★★★☆☆
Mia Hansen-Løve returns with a sweet and thoughtful rumination on love and creativity, but something feels amiss here.
Chris (Vicky Krieps) and Tony Sanders (Tim Roth) are a filmmaking couple who escape to the idyllic beauty of Fårö, the home island of Ingrid Bergman, to work on their individual projects. Chris struggles with Bergman’s work, admiring his filmmaking but criticising his personal life while Tony admires Bergman greatly.
As Chris especially struggles to write her narrative, the lines between reality and the fictional characters she’s created start to blur.
Bergman Island has very little plot. There are no twists, no betrayals (unless you count Tony’s unsavoury drawings as such) and definitely no action shots of anyone with a weapon of any kind. In other words, Bergman Island can be a tad boring.
The only thing keeping the story going are the characters who often seem infuriatingly shallow. Krieps and Roth do their best to inject them with a sense of identity and some sort of personality, but they both seem like blank slates for the audience to project their feelings onto.

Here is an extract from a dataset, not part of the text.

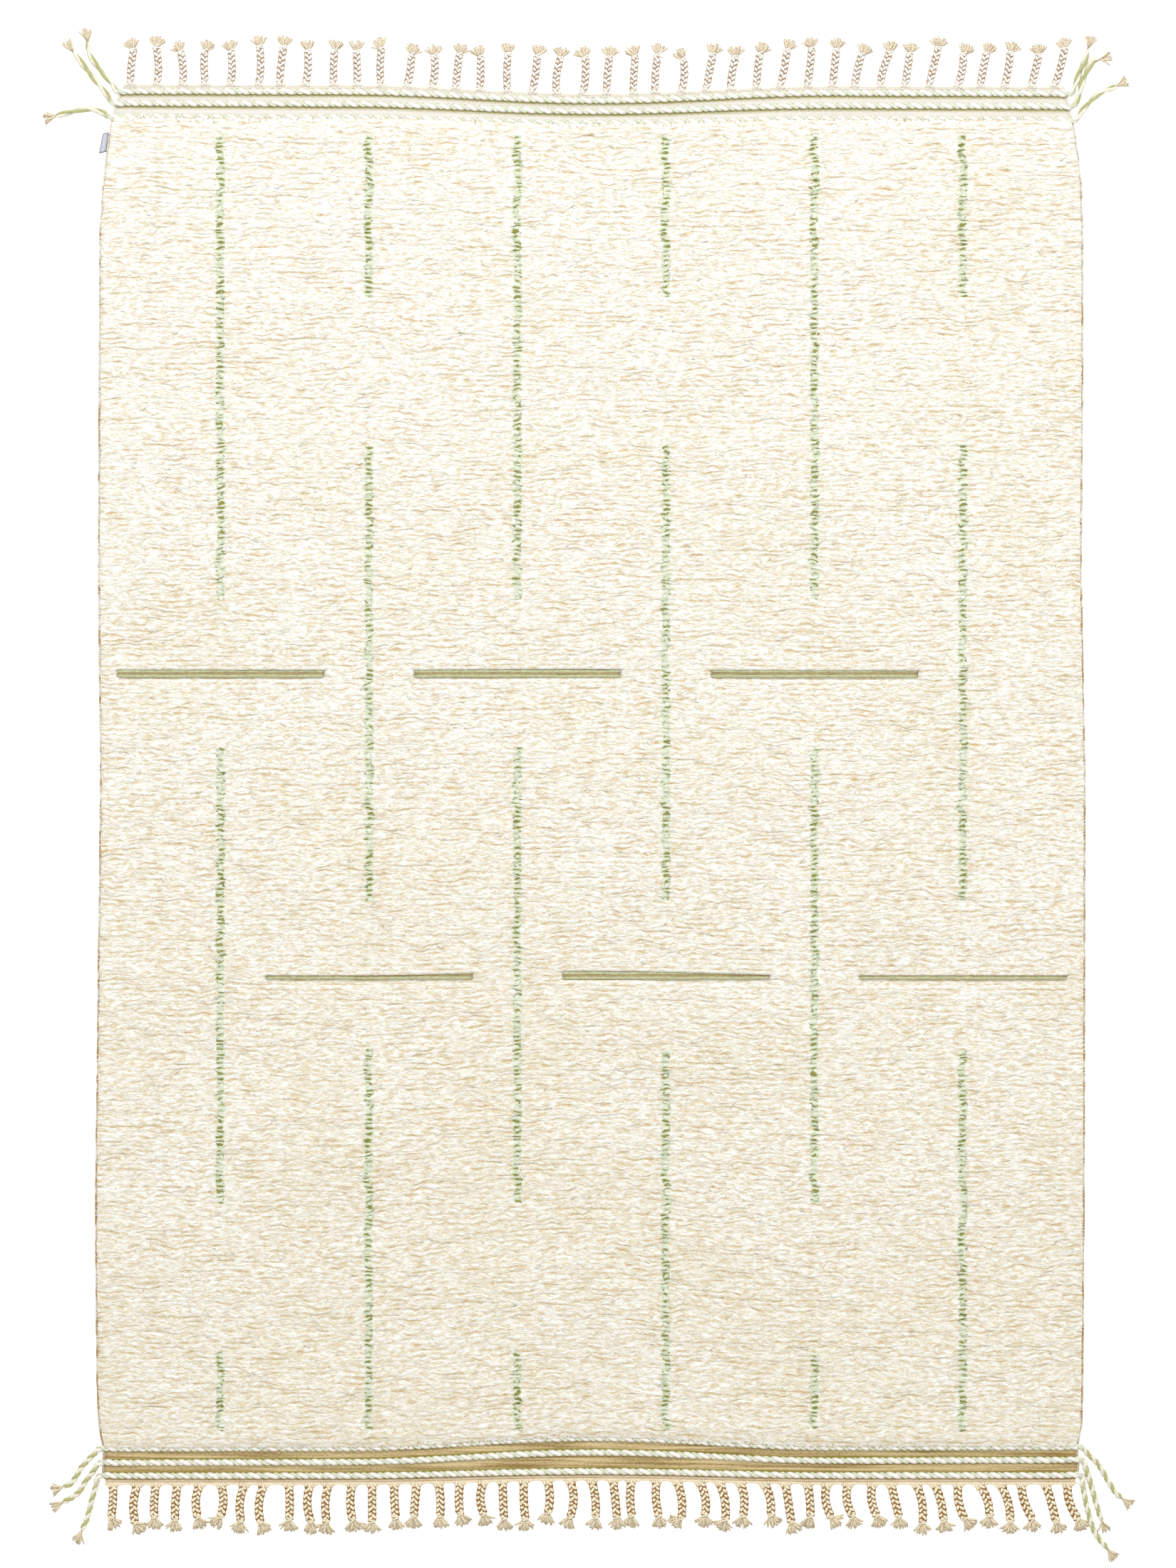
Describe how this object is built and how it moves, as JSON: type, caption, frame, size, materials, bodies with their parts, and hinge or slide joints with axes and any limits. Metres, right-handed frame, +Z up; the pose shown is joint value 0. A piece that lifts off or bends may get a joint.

Roth especially is always a welcome addition to any cast, but there’s nothing in Hansen-Løve’s script to challenge him. Roth’s main objective is to remain distant and constantly look vaguely uninterested in everything. There was an opportunity here to have some fun, but Bergman Island is a very serious film and one that also takes itself much too seriously.
The only amusing part of Bergman Island is just how obnoxious Hansen-Løve makes film nerds be. There are plenty of references to Bergman and his films and film people are portrayed as obsessive, self-centred and just plain irritating. The community within Fårö are weary and tired of the Bergman nerds and appropriately shun them, politely.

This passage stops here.